## Goal
Of the lines below, how many hold the string "rigid"? Give only the number.

+ + + + +

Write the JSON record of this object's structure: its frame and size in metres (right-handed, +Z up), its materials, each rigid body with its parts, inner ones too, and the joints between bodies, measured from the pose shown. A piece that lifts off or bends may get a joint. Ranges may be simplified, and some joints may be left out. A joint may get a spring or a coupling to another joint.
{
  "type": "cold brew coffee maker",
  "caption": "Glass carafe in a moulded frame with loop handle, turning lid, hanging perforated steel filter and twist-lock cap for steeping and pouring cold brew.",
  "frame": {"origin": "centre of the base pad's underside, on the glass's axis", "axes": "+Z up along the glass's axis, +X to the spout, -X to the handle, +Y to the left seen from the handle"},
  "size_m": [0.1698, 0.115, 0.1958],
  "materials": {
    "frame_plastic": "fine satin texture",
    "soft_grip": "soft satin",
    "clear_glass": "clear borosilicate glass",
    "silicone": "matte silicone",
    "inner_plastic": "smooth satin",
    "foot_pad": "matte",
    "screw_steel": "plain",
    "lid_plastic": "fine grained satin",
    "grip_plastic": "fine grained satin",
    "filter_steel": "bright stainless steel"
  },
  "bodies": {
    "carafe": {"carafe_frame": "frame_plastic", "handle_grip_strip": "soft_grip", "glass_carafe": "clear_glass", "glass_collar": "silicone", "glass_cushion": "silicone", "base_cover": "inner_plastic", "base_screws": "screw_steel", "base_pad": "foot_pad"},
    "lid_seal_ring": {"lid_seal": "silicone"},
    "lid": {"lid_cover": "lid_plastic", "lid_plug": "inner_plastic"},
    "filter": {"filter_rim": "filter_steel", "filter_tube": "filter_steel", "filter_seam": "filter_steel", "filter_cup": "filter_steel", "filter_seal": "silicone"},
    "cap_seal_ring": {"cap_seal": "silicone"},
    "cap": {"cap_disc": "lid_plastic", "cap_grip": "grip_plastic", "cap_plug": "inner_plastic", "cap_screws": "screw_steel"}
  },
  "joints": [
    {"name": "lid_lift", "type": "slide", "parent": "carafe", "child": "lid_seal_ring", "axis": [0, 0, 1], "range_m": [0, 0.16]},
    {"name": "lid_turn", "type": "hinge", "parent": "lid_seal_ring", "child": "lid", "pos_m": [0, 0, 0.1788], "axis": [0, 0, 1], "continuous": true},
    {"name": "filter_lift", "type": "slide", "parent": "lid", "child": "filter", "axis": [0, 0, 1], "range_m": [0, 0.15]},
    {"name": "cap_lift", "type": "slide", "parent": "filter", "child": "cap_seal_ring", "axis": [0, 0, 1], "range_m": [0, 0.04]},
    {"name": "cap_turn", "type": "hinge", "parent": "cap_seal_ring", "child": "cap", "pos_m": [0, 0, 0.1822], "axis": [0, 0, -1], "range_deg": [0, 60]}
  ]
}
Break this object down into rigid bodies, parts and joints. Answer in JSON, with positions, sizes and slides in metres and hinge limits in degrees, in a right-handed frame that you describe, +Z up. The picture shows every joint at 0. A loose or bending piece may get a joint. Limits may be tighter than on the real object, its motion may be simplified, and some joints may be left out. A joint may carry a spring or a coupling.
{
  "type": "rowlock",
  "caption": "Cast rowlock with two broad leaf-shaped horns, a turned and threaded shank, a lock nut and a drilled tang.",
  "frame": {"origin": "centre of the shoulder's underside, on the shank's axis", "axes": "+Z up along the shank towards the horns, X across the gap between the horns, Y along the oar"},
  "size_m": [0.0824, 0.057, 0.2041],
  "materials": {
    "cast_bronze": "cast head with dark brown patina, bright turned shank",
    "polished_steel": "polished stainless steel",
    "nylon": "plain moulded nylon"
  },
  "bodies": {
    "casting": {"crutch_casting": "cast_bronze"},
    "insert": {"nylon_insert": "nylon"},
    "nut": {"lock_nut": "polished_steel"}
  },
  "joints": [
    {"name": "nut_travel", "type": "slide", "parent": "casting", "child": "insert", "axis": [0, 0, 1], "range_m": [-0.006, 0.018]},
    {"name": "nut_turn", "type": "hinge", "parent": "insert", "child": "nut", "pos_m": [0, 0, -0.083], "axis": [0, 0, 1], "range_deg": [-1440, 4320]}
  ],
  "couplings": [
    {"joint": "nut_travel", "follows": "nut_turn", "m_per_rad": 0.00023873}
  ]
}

+ + + + +

## Result of the exercise
2